■ The request:
Write the records out again, keeping each line exactly as it is.

■ JSON records of objects:
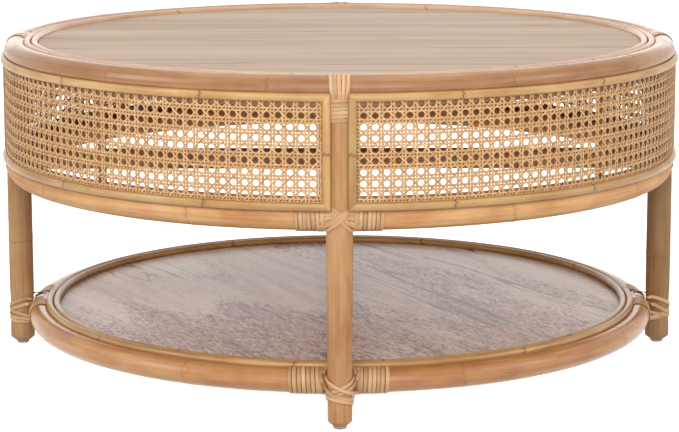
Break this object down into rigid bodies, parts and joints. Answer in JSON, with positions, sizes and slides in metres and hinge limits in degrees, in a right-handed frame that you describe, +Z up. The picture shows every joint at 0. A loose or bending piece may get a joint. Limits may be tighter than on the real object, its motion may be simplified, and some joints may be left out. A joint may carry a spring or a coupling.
{
  "type": "coffee table",
  "caption": "Round two-tier coffee table of rattan poles, with a cane webbing apron, a recessed wood top and a wood shelf.",
  "frame": {"origin": "on the floor, under the centre of the round top", "axes": "+Z up; -Y towards the front leg, +X towards the right leg"},
  "size_m": [0.8994, 0.8994, 0.4236],
  "materials": {
    "rattan_pole": "smooth peeled rattan pole, satin clear lacquer",
    "split_rattan": "honey-yellow split rattan with skin, satin",
    "rattan_peel": "flat rattan peel, satin clear lacquer",
    "cane_webbing": "natural woven cane, satin",
    "top_wood": "greyed hardwood, straight fine grain, satin",
    "shelf_wood": "whitewashed hardwood with reddish streaks, satin",
    "hidden_wood": "bare planed hardwood",
    "glide_plastic": "matt off-white plastic",
    "screw_steel": "zinc-plated steel"
  },
  "bodies": {
    "root": {"top_panel": "top_wood", "top_batten_left": "hidden_wood", "top_batten_right": "hidden_wood", "top_ring_front": "rattan_pole", "top_ring_right": "rattan_pole", "top_ring_back": "rattan_pole", "top_strip_outer": "split_rattan", "top_strip_inner": "split_rattan", "leg_front": "rattan_pole", "leg_right": "rattan_pole", "leg_back": "rattan_pole", "leg_left": "rattan_pole", "glides": "glide_plastic", "cane_back_right": "cane_webbing", "cane_back_left": "cane_webbing", "cane_front_left": "cane_webbing", "cane_front_right": "cane_webbing", "top_trim_back_right": "split_rattan", "top_trim_back_left": "split_rattan", "top_trim_front_left": "split_rattan", "top_trim_front_right": "split_rattan", "bottom_trim_back_right": "split_rattan", "bottom_trim_back_left": "split_rattan", "bottom_trim_front_left": "split_rattan", "bottom_trim_front_right": "split_rattan", "side_trims_front": "split_rattan", "side_trims_right": "split_rattan", "side_trims_back": "split_rattan", "side_trims_left": "split_rattan", "spindles": "rattan_pole", "apron_ring_back_right": "rattan_pole", "apron_ring_back_left": "rattan_pole", "apron_ring_front_left": "rattan_pole", "apron_ring_front_right": "rattan_pole", "cross_pole_long": "rattan_pole", "cross_pole_front": "rattan_pole", "cross_pole_back": "rattan_pole", "shelf_panel": "shelf_wood", "shelf_batten_left": "hidden_wood", "shelf_batten_right": "hidden_wood", "shelf_ring_front": "rattan_pole", "shelf_ring_back": "rattan_pole", "shelf_strip_outer": "split_rattan", "shelf_strip_inner": "split_rattan", "top_binding_front": "rattan_peel", "top_binding_right": "rattan_peel", "top_binding_back": "rattan_peel", "top_binding_left": "rattan_peel", "apron_binding_front": "rattan_peel", "apron_binding_right": "rattan_peel", "apron_binding_back": "rattan_peel", "apron_binding_left": "rattan_peel", "shelf_binding_front": "rattan_peel", "shelf_binding_right": "rattan_peel", "shelf_binding_back": "rattan_peel", "shelf_binding_left": "rattan_peel", "batten_screws": "screw_steel", "leg_screws": "screw_steel", "dowels": "hidden_wood"}
  },
  "joints": []
}
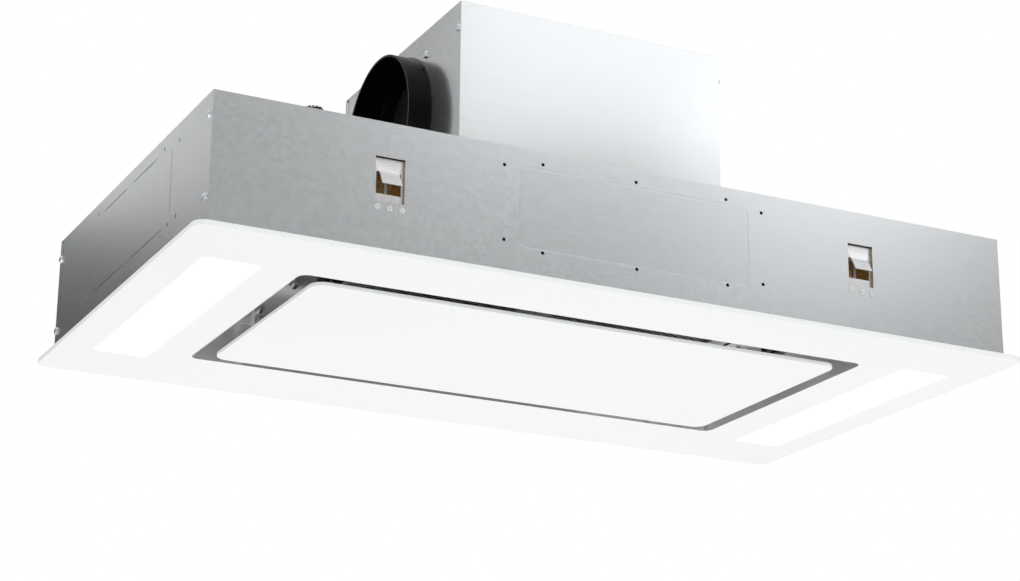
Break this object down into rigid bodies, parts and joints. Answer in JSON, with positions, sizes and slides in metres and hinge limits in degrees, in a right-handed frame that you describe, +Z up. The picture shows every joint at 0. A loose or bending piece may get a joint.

■ Full response:
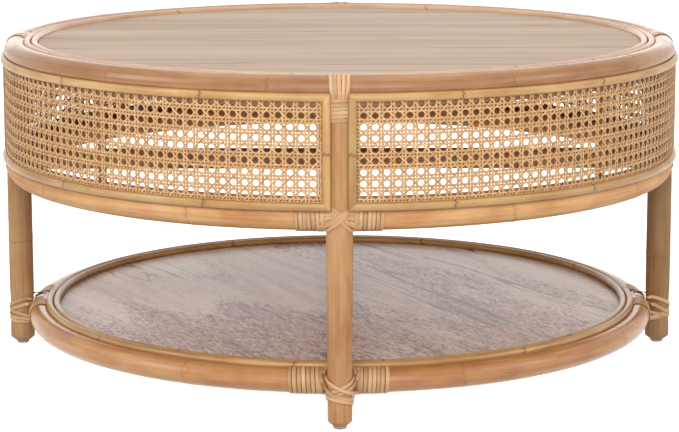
Break this object down into rigid bodies, parts and joints. Answer in JSON, with positions, sizes and slides in metres and hinge limits in degrees, in a right-handed frame that you describe, +Z up. The picture shows every joint at 0. A loose or bending piece may get a joint. Limits may be tighter than on the real object, its motion may be simplified, and some joints may be left out. A joint may carry a spring or a coupling.
{
  "type": "coffee table",
  "caption": "Round two-tier coffee table of rattan poles, with a cane webbing apron, a recessed wood top and a wood shelf.",
  "frame": {"origin": "on the floor, under the centre of the round top", "axes": "+Z up; -Y towards the front leg, +X towards the right leg"},
  "size_m": [0.8994, 0.8994, 0.4236],
  "materials": {
    "rattan_pole": "smooth peeled rattan pole, satin clear lacquer",
    "split_rattan": "honey-yellow split rattan with skin, satin",
    "rattan_peel": "flat rattan peel, satin clear lacquer",
    "cane_webbing": "natural woven cane, satin",
    "top_wood": "greyed hardwood, straight fine grain, satin",
    "shelf_wood": "whitewashed hardwood with reddish streaks, satin",
    "hidden_wood": "bare planed hardwood",
    "glide_plastic": "matt off-white plastic",
    "screw_steel": "zinc-plated steel"
  },
  "bodies": {
    "root": {"top_panel": "top_wood", "top_batten_left": "hidden_wood", "top_batten_right": "hidden_wood", "top_ring_front": "rattan_pole", "top_ring_right": "rattan_pole", "top_ring_back": "rattan_pole", "top_strip_outer": "split_rattan", "top_strip_inner": "split_rattan", "leg_front": "rattan_pole", "leg_right": "rattan_pole", "leg_back": "rattan_pole", "leg_left": "rattan_pole", "glides": "glide_plastic", "cane_back_right": "cane_webbing", "cane_back_left": "cane_webbing", "cane_front_left": "cane_webbing", "cane_front_right": "cane_webbing", "top_trim_back_right": "split_rattan", "top_trim_back_left": "split_rattan", "top_trim_front_left": "split_rattan", "top_trim_front_right": "split_rattan", "bottom_trim_back_right": "split_rattan", "bottom_trim_back_left": "split_rattan", "bottom_trim_front_left": "split_rattan", "bottom_trim_front_right": "split_rattan", "side_trims_front": "split_rattan", "side_trims_right": "split_rattan", "side_trims_back": "split_rattan", "side_trims_left": "split_rattan", "spindles": "rattan_pole", "apron_ring_back_right": "rattan_pole", "apron_ring_back_left": "rattan_pole", "apron_ring_front_left": "rattan_pole", "apron_ring_front_right": "rattan_pole", "cross_pole_long": "rattan_pole", "cross_pole_front": "rattan_pole", "cross_pole_back": "rattan_pole", "shelf_panel": "shelf_wood", "shelf_batten_left": "hidden_wood", "shelf_batten_right": "hidden_wood", "shelf_ring_front": "rattan_pole", "shelf_ring_back": "rattan_pole", "shelf_strip_outer": "split_rattan", "shelf_strip_inner": "split_rattan", "top_binding_front": "rattan_peel", "top_binding_right": "rattan_peel", "top_binding_back": "rattan_peel", "top_binding_left": "rattan_peel", "apron_binding_front": "rattan_peel", "apron_binding_right": "rattan_peel", "apron_binding_back": "rattan_peel", "apron_binding_left": "rattan_peel", "shelf_binding_front": "rattan_peel", "shelf_binding_right": "rattan_peel", "shelf_binding_back": "rattan_peel", "shelf_binding_left": "rattan_peel", "batten_screws": "screw_steel", "leg_screws": "screw_steel", "dowels": "hidden_wood"}
  },
  "joints": []
}
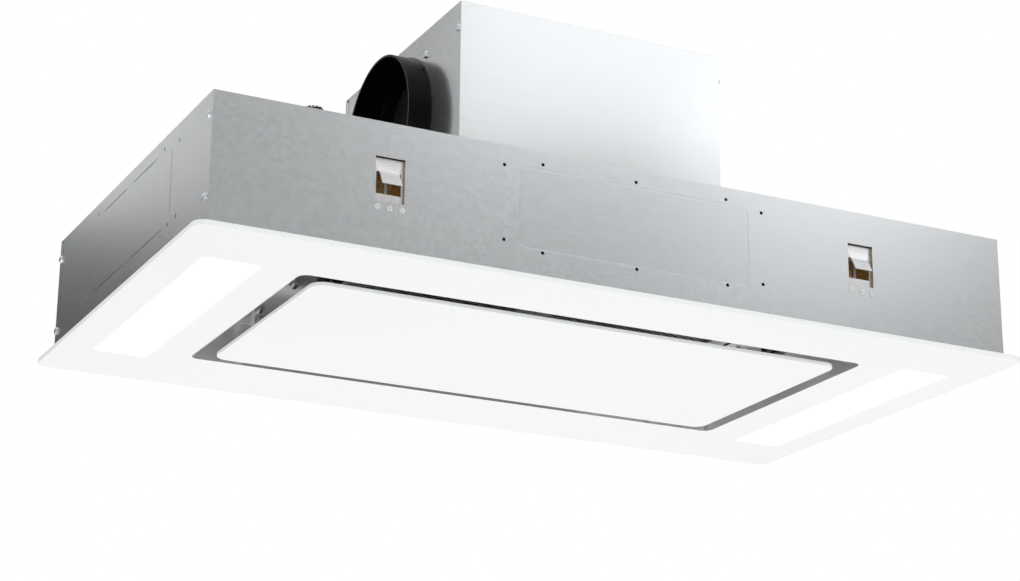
Break this object down into rigid bodies, parts and joints. Answer in JSON, with positions, sizes and slides in metres and hinge limits in degrees, in a right-handed frame that you describe, +Z up. The picture shows every joint at 0. A loose or bending piece may get a joint.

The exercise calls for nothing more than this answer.